The proposed guidance is likely to include a new revision that excludes an investment from being reported as a cash equivalent or short-term investment unless it would also qualify as an issuer credit obligation under SSAP 26R – Bonds. Such investments will then only qualify as a cash equivalent or short-term investment if it has a maturity date within 3 months (cash equivalents) or 12 months (short term) from the date of acquisition or meets the specific requirements for money market mutual funds or cash pooling arrangements. This would ensure that certain investment types are captured in the intended reporting schedule.
To align with the principles-based bond project adoption (see previous Regulators adopt new accounting rules for Schedule D bonds), the proposed effective date of this new guidance is January 1, 2025.
1 Valuation of Securities Task Force
2 Securities Valuation Office
3 Nationally Recognized Statistical Rating Organization
4 NAIC Fund Lists include the 1) NAIC U.S. Government Money Market Fund List, 2) SVO-Identified ETF Bond and Preferred Stock Lists, 3) NAIC Fixed Income-Like SEC Registered Funds List and 4) NAIC List of Schedule BA Non-Registered Private Funds With Underlying Assets Having Characteristics of Bonds or Preferred Stock. Funds on the NAIC U.S. Government Money Market Fund List are not permitted to use any derivatives transactions or instruments.

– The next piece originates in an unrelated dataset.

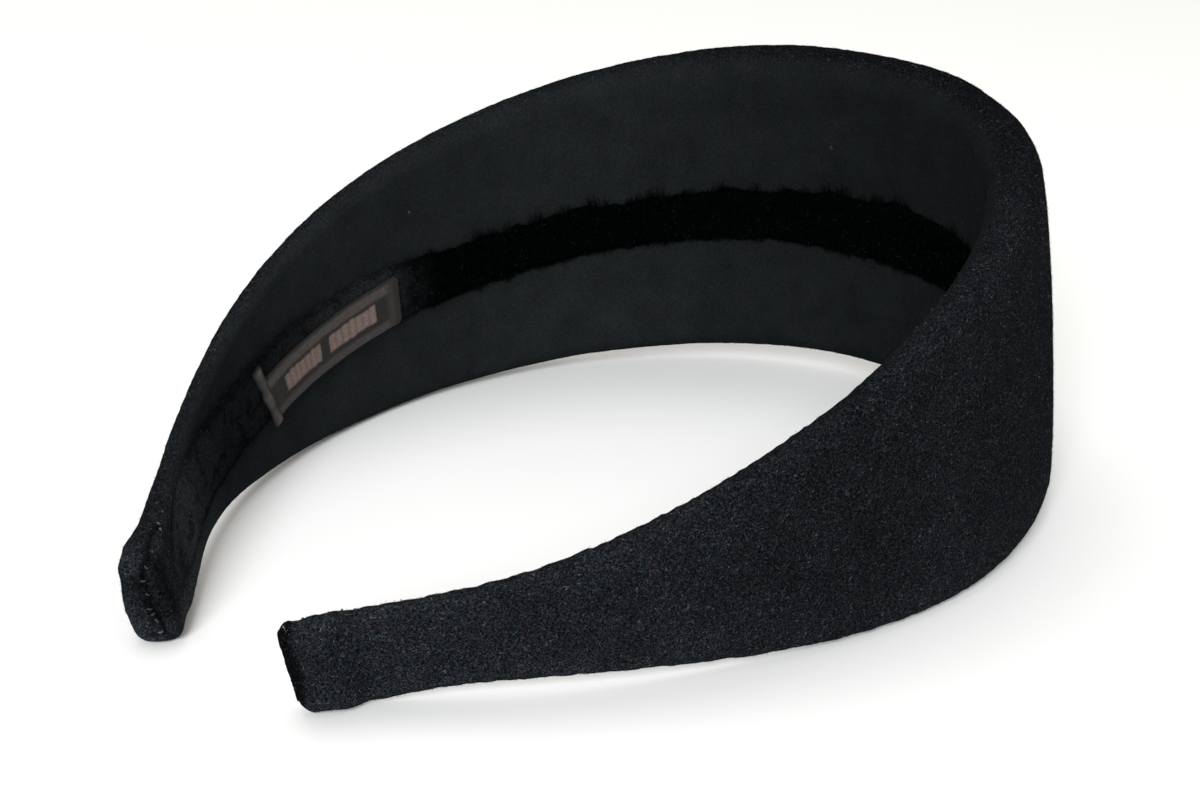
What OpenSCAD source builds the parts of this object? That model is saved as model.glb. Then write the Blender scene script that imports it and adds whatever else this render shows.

5 Non-payment risks under NAIC rules pertain to contractual agreements between the insurer and the issuer in which the issuer is given some measure of financial flexibility not to make payments. This also includes situations where the insurer agrees to be exposed to participatory risk.
6 Statutory Accounting Principles Working Group
7 Capital Adequacy Task Force
8 Legacy securities are financially modeled CMBS and non-agency RMBS issued prior to 2013. The NAIC Designation for legacy securities is determined by using CUSIP-specific modeled breakpoints and the security’s book-adjusted carrying value.